Süslenmiş Sessizlik
İslam İşbirliği Teşkilatı İstanbul Deklarasyonu'nda Kıbrıs’a dair ne söylendiği değil…
Ne söylenemediği daha önemli!
O deklarasyonda adı geçen ülkeler Avrupa Birliği üyesi değil.
İslam İşbirliği Teşkilatı mensubu devletler bunlar…
Ve dikkat edin…
“İki ayrı devlet” demiyorlar, diyemiyorlar.
Hele “KKTC”…
Yok!
Ne diyorlar peki?
“Kıbrıslı Türk Müslümanların doğal haklarına kavuşma yönündeki özlemlerini destekliyoruz.”
Bir de şu cümle var:
“Kıbrıs sorununda müzakere yoluyla, karşılıklı kabul edilebilir, adil, kalıcı ve sürdürülebilir bir çözüme ulaşılması gerekir.”
***
Aslında çok şey söylüyorlar…
Ama kimilerinin işine gelmiyor.
Çünkü bu yaklaşım, müzakere masasına dönülmesini, siyaset bilen, tarih bilen, hukuk ve diplomasi bilen bir liderliğe ihtiyaç olduğunu çağırıyor.
İrade sahibi, sözü olan bir aktöre ihtiyacı anlatıyor.
Ama ne var bizde?
Hayal satışı!
Bir siyaset değil, bir hikâye.
Paketlenmiş, fiyonklanmış, allı pullu bir masal anlatılıyor son yıllarda…
İki ayrı devlet siyasetini kimsenin tanımadığı, kimsenin tanımayacağı bilinmesine rağmen…
***
Tatar, “İstanbul Deklarasyonu”nun mahcubiyetini yaşıyor.
Ne diyor?
“Deklarasyonun 24. paragrafında, Kıbrıs Türk halkının özden gelen haklarına, egemen eşitlik ve eşit uluslararası statü temelindeki haklı davasına açık ve güçlü destek verilmiş olması, göreve geldiğim günden beri sürdürmekte olduğum onurlu mücadelemizin uluslararası düzeyde giderek daha fazla karşılık bulduğunu göstermektedir.”

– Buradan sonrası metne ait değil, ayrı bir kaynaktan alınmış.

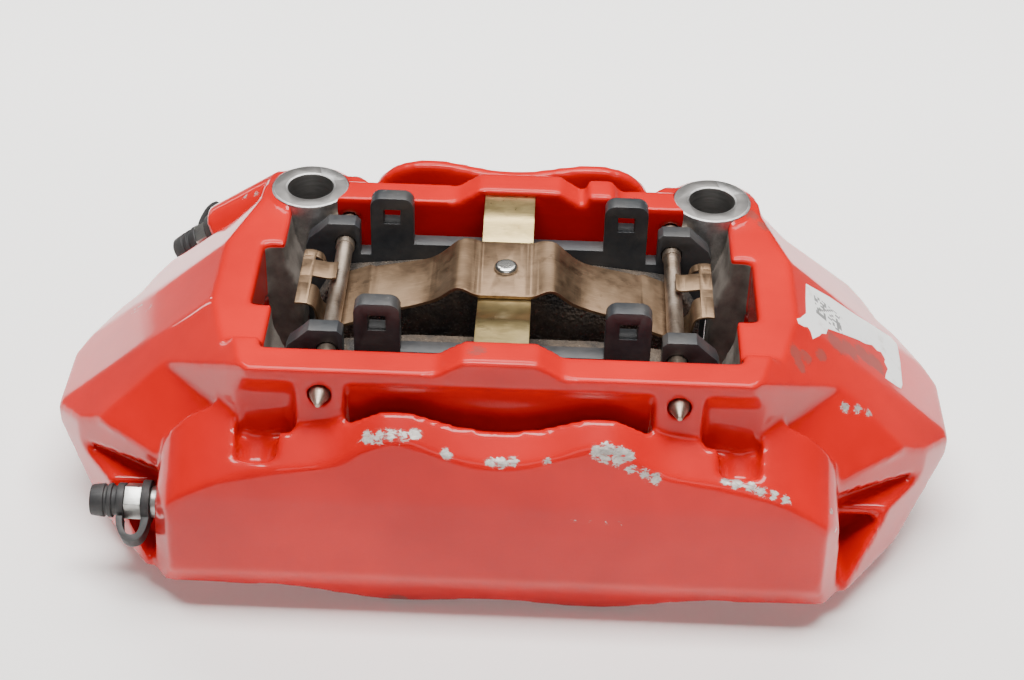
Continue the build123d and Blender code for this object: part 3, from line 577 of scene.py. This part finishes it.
# where the paint is chipped: radius, strength and the spots' (x, y, z), in millimetres
CHIPPED = [
    (2.6, 1.0, [(-37.2, -105.4, 19.5), (-34, -105.9, 20.5), (-30.5, -106.2, 20.9)]),
    (2.6, 1.0, [(-27.1, -106.2, 20.7)]),
    (2.2, 0.95, [(-24, -104.9, 20.9), (-14.4, -107.8, 15.9), (-2, -107.8, 13.9), (1.5, -107.9, 13.8)]),
    (2.0, 0.95, [(4.9, -107.5, 14.3), (14.4, -108.3, 15.5)]),
    (2.4, 1.0, [(28.3, -107.7, 19.1), (31.7, -107.5, 19.9), (35.1, -107.3, 19.1), (38.1, -107.4, 17.8)]),
    (2.2, 0.88, [(31.2, -108.1, 16.9), (34.5, -108.3, 15.8), (38.5, -108.6, 14.3), (42.7, -109, 12.6)]),
    (2.2, 0.95, [(45.9, -109.3, 11.1), (66.2, -107.5, 10.2), (69.7, -108, 9.2), (73.2, -108.4, 8.3)]),
    (2.2, 1.0, [(76.8, -108.8, 7.2), (80.3, -108.8, 6.2), (83.6, -109, 5.1)]),
    (1.1, 0.78, [(23.2, -111.5, -4.3), (27.6, -111.5, -4.5), (32, -111.5, -4.7), (36.4, -111.5, -4.4)]),
    (3.0, 0.72, [(-118.7, -30.3, 6.3), (-113.3, -36.5, 11.1)]),
    (1.6, 0.85, [(-87.9, 7, 26.2), (-84, 5.7, 28.8), (-90.2, -11, 26.7)]),
    (2.1, 0.95, [(103.5, -75.4, 13), (107.5, -74.1, 11.4), (110.8, -73.3, 9.3)]),
    (1.5, 0.85, [(100.1, -106.8, -8.3), (98.6, -104.5, -3.3)]),
]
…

Oysa bu, kelimenin tam anlamıyla bir yanıltma!
Bir çarpıtma!
Ve aslında derin bir acizlik ifadesi.
***
Bütün bunların temelinde, “iki devletli çözüm” adı verilen fakat altı doldurulamayan çözümsüzlük oyunu yatıyor.
Bir metin yok.
Bir yol haritası yok.
Uluslararası hukukta karşılığı yok.
En önemlisi: Mümkünü yok!
Gelin görün ki, toplumun bir kesimine hoş geliyor bu “ayrı devlet” söylemi…
Ama gerçekler öyle mi?
Gerçek şu:
Toprak bütünlüğü, mülkiyet hakları, Kıbrıs’ın bölünmezliği, siyasi eşitliğin iki toplumluluğun ortaklığı üzerinden tarihe geçmesi…
Bunların hepsi uluslararası belgelerde yazıyor.

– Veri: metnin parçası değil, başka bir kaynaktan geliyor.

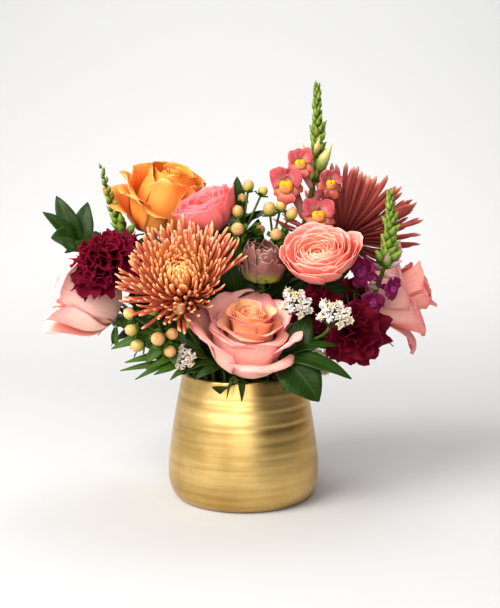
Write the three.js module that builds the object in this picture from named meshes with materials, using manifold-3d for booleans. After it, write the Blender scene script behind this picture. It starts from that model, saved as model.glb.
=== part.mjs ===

Birleşmiş Milletler kararlarında, onlarca yıldır süren müzakerelerde, kabul edilmiş çerçevelerde…
İslam İşbirliği Teşkilatı İstanbul Deklarasyonu bağırıyor, "toprak bütünlüğü" diye…
Dünyanın gerçeği ile kendi yalanı arasına sıkışmış bir yönetimle karşı karşıyayız.
Yıllardır sürdürülen çözüm çabaları bir kenara itiliyor, yerine gerçekle bağı kopuk, hamasi cümleler konuyor.
Oysa Kıbrıs meselesi, yalnızca bir “devletçilik oyunu” değil.
Bir halkın iradesiyle, yaşam hakkıyla, geleceğiyle doğrudan ilgili…
***
Bugün “İstanbul Deklarasyonu"na bakınca…
Aslında diplomatik nezaketin ardına gizlenmiş koca bir suskunluk görüyoruz.
Orada Kıbrıs Türklerinin adı yok!
Tanımı bile yok…
Sadece “Müslüman Türkler” deniyor.
Yani din kardeşliğiyle avunmamız isteniyor.
Siyaset yok.
Statü yok.
Kabul yok.
Bu haliyle dünyada hiçbir yerimiz yok.
Bu büyük boşluğu, Tatar’ın “onurlu mücadele” retoriğiyle doldurması ise bir ironi değil, acıklı bir trajedi.